Alexandro Muhlstedt
Do
diálogo entre o já adquirido e
o que ora se
adquire,
e uma certa nuance do devir, surgem sincretismos que correspondem à
emergência de uma nova
dimensão do ser, não estática, nunca terminada, sempre sujeita a
mudanças, a reconstruções identitárias.
(Ricardo
Vieira)
A
presença no mundo não é a de quem a ele se adapta, mas a de quem
nele se insere. É a posição de quem luta para não ser apenas
objeto, mas sujeito também da Historia.
(Paulo
Freire)
É
na inconclusão do ser, que se sabe como tal, que se funda a educação
como
processo permanente.
Mulheres
e homens se tornaram educáveis,
na
medida em que se reconheceram inacabados.
(Paulo Freire)
É no contexto mundial da sociedade
contemporânea, e também local, de lógica capitalista, com forte
presença da ideologia neoliberal, que a escola pública de educação
básica do Paraná está situada e onde configura-se o espaço de
formação da identidade docente do professor. As questões
econômicas, de mercado, entram na escola por meio de mecanismos que
causam, entre outras coisas, problemas de repetência, evasão dos
alunos e, ao professor, um desânimo e adoecimento físico e mental.
E este quadro não pode servir de tônica única para a formação
política do professor, visto que o fazer pedagógico do professor
não pode ser deixado de lado, assim como a consciência política
não pode ser desvinculada da ação do professor.
A consciência política alivia as
culpabilizações emocionais individuais e coletivas e contribui para
construir autoestima com a profissão, identificar-se com o fazer
pedagógico docente e entender também os limites da ação
profissional.
Como já foi mencionado, é por meio
de sua atuação que o professor vai constituindo sua práxis e os
saberes da experiência. Estes, como exercício da prática cotidiana
da profissão, são fundados no trabalho e no conhecimento do meio.
“São saberes que brotam da experiência e são por ela validados.

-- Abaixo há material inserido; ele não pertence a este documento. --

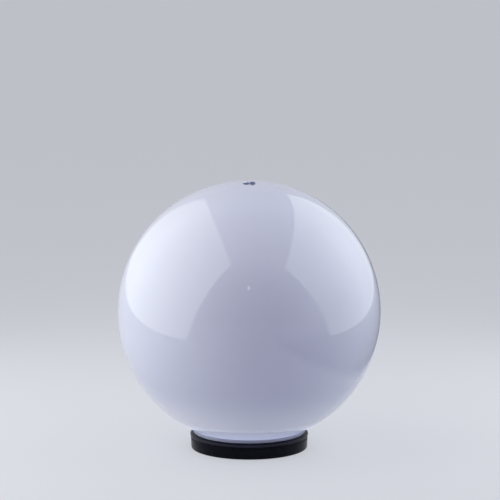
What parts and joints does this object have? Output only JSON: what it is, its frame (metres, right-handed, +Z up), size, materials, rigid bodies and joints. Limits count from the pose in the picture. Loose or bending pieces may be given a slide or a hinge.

Incorporam-se à vivência individual e coletiva sob a forma de
habitus e
de habilidades, de saber fazer e de saber ser” (TARDIF, 1991. p.
220).
Dialogar com os saberes da
experiência, que têm origem na prática cotidiana do professor em
confronto com as condições de trabalho, se torna fundamental para
compreender que eles "...não são saberes como os demais, eles
são, ao contrário, formados de todos os demais, porém
retraduzidos, 'polidos' e submetidos às certezas construídas na
prática e no vivido" (TARDIF, 1991. p. 232).
O processo de construção dos saberes
da prática não é automático. Dominar tais saberes não garante a
competência técnica e política da ação docente. Uma das formas
de compreender como esse processo se realiza é trabalhar com a
categoria de habitus de
Bourdieu. Tal categoria pode ser compreendida no contexto de trabalho
do professor como disposições adquiridas na e para a prática real,
e que permitem ao professor enfrentar os desafios imponderáveis da
profissão, constituindo a condição básica para um novo
profissionalismo.
Habitus
é conceito capaz de conciliar a oposição aparente entre realidade
exterior e as realidades individuais.
Pensar a relação entre indivíduo e
sociedade, entre professor e escola, com base na categoria habitus
implica afirmar que o
individual, o pessoal e o subjetivo são simultaneamente sociais e
coletivamente orquestrados. O habitus
é uma subjetividade socializada (BOURDIEU, 1992, p. 101).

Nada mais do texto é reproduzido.